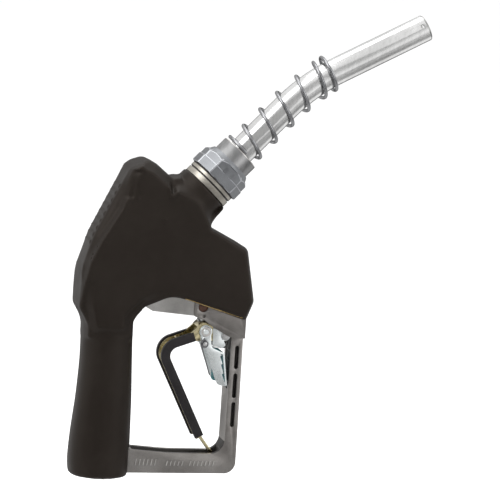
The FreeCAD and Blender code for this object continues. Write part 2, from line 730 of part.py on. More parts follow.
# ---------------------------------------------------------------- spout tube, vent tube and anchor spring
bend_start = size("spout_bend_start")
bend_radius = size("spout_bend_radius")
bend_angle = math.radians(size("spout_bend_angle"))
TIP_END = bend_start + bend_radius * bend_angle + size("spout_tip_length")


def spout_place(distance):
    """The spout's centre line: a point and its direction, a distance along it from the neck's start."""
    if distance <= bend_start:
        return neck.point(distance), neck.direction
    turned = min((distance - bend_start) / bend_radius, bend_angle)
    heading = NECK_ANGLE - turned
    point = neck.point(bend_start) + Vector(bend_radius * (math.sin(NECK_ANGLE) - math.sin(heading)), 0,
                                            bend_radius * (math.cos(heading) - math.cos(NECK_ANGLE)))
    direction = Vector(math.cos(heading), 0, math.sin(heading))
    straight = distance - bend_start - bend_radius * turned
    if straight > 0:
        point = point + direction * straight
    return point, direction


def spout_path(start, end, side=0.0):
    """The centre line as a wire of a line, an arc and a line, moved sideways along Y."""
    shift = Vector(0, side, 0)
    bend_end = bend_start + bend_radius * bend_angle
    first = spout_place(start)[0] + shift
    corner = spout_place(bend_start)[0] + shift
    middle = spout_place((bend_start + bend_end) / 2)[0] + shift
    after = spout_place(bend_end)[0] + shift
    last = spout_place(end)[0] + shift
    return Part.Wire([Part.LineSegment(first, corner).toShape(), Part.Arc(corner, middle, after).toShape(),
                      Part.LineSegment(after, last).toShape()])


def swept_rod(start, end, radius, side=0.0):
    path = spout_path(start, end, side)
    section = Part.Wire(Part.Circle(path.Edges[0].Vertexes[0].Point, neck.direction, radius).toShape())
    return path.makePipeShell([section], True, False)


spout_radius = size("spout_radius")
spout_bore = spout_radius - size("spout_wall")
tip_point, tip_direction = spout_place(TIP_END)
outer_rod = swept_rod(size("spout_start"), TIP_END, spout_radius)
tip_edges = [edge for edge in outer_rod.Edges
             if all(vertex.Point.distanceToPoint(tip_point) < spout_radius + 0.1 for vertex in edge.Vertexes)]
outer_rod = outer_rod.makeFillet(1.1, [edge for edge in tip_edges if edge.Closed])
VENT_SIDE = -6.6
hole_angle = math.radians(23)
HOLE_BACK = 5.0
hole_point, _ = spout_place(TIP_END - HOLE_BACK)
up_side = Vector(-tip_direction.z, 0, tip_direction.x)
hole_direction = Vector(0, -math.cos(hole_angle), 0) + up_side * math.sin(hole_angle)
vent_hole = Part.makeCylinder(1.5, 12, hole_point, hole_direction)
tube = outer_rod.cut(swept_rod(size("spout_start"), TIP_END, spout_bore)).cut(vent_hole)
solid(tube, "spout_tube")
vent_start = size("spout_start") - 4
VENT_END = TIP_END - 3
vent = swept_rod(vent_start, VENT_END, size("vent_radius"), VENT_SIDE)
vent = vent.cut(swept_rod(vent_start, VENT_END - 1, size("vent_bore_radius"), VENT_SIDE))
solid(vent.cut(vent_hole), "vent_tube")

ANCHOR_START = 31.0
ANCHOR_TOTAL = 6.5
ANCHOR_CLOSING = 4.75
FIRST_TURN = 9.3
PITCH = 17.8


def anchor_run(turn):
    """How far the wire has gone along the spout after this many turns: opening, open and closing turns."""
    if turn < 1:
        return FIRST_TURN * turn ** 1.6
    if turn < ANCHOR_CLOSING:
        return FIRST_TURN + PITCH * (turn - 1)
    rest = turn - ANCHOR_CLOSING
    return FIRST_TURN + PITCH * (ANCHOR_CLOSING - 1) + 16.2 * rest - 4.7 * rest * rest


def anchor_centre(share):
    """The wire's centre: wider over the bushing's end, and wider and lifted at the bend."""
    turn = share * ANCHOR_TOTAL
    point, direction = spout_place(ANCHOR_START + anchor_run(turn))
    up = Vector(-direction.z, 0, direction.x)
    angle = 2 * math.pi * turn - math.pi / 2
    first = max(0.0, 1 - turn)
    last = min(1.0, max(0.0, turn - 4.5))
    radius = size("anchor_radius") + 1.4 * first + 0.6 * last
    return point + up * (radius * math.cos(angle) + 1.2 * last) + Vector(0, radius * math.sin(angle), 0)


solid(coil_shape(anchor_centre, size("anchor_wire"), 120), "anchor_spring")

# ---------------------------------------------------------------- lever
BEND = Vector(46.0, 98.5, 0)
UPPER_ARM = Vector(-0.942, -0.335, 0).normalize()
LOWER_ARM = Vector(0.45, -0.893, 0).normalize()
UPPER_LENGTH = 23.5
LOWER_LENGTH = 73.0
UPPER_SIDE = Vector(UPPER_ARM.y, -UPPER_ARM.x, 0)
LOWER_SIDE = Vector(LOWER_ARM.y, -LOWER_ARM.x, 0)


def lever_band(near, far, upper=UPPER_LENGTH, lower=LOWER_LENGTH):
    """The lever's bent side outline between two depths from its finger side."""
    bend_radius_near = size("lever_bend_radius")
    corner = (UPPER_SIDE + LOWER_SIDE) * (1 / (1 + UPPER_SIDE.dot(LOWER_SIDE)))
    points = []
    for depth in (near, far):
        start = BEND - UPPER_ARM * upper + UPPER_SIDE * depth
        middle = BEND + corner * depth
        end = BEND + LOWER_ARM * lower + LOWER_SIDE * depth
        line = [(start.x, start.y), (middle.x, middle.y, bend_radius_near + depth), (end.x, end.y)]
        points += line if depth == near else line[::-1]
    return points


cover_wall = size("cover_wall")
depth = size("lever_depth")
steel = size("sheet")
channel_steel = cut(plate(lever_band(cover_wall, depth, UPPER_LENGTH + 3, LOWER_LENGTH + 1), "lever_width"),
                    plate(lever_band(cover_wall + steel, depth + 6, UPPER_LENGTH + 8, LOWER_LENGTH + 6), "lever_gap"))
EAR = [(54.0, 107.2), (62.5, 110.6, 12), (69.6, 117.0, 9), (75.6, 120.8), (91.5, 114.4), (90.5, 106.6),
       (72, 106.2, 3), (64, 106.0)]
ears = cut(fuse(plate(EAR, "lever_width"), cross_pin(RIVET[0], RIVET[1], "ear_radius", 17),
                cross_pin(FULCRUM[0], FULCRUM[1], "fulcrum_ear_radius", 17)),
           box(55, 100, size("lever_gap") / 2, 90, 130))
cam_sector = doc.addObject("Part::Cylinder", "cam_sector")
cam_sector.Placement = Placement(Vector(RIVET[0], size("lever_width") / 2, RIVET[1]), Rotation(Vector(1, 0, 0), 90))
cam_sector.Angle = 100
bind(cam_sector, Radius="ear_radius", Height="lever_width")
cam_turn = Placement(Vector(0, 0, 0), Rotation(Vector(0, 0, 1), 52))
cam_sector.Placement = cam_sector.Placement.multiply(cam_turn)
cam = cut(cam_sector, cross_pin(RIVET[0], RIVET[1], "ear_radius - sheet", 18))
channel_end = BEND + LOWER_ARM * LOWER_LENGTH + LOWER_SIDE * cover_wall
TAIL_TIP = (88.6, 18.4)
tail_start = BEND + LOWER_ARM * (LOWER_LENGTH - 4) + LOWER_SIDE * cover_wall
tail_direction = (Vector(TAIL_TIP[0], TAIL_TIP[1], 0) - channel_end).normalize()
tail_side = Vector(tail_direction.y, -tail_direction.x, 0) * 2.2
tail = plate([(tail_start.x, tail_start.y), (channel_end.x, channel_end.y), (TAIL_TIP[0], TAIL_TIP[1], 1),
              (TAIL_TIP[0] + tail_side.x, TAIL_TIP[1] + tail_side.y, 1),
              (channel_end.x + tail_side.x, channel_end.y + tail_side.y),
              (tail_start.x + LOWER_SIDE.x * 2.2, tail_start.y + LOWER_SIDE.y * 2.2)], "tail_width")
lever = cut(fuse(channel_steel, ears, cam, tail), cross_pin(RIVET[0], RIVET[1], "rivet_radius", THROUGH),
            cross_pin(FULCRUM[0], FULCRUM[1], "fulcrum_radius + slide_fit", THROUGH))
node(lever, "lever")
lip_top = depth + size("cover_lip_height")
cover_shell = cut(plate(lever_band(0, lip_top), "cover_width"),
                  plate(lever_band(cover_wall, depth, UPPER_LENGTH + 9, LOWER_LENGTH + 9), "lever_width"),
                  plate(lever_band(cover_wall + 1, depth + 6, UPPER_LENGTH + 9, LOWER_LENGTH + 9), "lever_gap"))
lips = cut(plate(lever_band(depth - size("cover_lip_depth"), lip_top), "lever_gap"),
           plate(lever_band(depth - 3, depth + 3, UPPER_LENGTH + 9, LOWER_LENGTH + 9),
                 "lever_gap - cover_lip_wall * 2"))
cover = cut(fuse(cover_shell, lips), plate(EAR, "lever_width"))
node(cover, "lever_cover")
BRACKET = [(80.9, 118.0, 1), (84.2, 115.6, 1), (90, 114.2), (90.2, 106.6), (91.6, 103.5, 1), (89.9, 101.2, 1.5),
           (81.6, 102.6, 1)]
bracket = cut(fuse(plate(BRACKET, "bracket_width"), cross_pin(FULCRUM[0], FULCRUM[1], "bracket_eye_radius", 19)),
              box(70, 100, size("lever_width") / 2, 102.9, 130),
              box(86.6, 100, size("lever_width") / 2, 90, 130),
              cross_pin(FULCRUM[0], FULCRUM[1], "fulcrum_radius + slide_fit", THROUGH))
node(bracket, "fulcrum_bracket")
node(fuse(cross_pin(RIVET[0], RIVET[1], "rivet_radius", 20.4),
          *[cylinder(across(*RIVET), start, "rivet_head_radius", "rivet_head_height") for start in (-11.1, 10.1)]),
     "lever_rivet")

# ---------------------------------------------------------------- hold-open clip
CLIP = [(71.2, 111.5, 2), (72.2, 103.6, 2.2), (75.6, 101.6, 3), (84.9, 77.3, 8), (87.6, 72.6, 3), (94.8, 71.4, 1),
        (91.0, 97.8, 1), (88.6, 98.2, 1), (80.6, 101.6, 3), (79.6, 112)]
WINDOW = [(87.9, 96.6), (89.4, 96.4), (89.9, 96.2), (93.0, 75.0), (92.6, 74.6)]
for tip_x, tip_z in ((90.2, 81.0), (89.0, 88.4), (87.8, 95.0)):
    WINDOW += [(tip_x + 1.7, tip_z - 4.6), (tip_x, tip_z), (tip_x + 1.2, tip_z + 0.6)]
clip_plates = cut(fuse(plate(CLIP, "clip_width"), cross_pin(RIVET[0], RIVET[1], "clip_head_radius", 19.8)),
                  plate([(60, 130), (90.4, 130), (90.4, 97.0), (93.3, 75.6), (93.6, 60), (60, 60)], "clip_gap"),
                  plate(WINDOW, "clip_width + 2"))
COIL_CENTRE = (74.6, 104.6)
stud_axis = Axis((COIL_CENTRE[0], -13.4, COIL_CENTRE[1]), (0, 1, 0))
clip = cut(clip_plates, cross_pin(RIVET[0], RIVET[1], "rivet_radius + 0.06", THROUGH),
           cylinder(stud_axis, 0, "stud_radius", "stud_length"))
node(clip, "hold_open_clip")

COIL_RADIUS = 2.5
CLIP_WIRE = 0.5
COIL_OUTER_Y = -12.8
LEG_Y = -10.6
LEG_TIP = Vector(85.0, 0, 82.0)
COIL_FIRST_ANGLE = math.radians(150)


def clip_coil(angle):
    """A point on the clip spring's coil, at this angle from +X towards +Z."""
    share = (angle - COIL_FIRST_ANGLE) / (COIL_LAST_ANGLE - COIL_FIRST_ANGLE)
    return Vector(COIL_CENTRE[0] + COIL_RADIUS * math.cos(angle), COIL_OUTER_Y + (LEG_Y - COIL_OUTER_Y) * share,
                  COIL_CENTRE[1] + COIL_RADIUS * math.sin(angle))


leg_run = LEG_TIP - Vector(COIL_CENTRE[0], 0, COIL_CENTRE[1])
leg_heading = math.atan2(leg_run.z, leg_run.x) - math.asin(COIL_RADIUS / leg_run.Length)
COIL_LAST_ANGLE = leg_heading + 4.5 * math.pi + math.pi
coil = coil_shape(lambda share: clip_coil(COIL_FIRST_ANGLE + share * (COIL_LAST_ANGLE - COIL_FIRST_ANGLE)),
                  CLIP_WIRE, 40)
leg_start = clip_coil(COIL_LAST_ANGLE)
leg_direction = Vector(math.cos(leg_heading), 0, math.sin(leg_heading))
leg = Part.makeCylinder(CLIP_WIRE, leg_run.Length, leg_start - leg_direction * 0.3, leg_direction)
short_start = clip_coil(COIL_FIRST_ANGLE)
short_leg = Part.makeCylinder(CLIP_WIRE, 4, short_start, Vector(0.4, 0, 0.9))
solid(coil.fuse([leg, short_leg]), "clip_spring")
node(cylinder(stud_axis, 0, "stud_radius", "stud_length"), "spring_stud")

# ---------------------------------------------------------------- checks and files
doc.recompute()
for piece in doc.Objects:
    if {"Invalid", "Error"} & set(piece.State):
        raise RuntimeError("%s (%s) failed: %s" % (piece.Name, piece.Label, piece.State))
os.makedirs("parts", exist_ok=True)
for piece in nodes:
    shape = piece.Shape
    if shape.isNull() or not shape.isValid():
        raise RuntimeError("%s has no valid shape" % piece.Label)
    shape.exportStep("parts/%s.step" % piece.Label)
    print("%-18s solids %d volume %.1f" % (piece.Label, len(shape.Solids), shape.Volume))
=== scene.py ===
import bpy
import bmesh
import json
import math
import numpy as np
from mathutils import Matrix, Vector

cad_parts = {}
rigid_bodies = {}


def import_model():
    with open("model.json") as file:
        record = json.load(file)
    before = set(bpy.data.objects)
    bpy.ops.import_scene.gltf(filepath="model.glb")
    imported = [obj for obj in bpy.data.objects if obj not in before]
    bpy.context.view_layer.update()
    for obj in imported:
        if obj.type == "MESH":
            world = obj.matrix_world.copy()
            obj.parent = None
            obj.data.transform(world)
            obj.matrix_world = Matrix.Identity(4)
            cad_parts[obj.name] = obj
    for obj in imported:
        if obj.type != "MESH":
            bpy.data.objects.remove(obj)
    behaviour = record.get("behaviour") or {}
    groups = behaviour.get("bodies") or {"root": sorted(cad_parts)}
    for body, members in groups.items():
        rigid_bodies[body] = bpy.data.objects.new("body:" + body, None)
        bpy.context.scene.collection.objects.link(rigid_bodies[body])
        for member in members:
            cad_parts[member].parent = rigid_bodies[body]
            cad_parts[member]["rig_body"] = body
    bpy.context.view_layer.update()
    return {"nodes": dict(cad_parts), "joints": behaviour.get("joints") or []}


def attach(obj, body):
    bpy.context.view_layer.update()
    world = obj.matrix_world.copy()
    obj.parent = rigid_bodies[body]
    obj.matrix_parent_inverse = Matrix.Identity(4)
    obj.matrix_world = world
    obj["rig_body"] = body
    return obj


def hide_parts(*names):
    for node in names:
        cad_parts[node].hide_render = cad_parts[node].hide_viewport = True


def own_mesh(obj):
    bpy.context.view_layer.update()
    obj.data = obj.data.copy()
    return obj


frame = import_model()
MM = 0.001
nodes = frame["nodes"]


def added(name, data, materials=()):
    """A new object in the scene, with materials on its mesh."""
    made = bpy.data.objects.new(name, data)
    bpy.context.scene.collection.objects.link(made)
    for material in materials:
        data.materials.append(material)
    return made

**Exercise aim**
Above is a listing; print exactly its lines from the one with "checks and files" through the one with "for body, members", and no other lines.

**Written reply**
# ---------------------------------------------------------------- checks and files
doc.recompute()
for piece in doc.Objects:
    if {"Invalid", "Error"} & set(piece.State):
        raise RuntimeError("%s (%s) failed: %s" % (piece.Name, piece.Label, piece.State))
os.makedirs("parts", exist_ok=True)
for piece in nodes:
    shape = piece.Shape
    if shape.isNull() or not shape.isValid():
        raise RuntimeError("%s has no valid shape" % piece.Label)
    shape.exportStep("parts/%s.step" % piece.Label)
    print("%-18s solids %d volume %.1f" % (piece.Label, len(shape.Solids), shape.Volume))
=== scene.py ===
import bpy
import bmesh
import json
import math
import numpy as np
from mathutils import Matrix, Vector

cad_parts = {}
rigid_bodies = {}


def import_model():
    with open("model.json") as file:
        record = json.load(file)
    before = set(bpy.data.objects)
    bpy.ops.import_scene.gltf(filepath="model.glb")
    imported = [obj for obj in bpy.data.objects if obj not in before]
    bpy.context.view_layer.update()
    for obj in imported:
        if obj.type == "MESH":
            world = obj.matrix_world.copy()
            obj.parent = None
            obj.data.transform(world)
            obj.matrix_world = Matrix.Identity(4)
            cad_parts[obj.name] = obj
    for obj in imported:
        if obj.type != "MESH":
            bpy.data.objects.remove(obj)
    behaviour = record.get("behaviour") or {}
    groups = behaviour.get("bodies") or {"root": sorted(cad_parts)}
    for body, members in groups.items():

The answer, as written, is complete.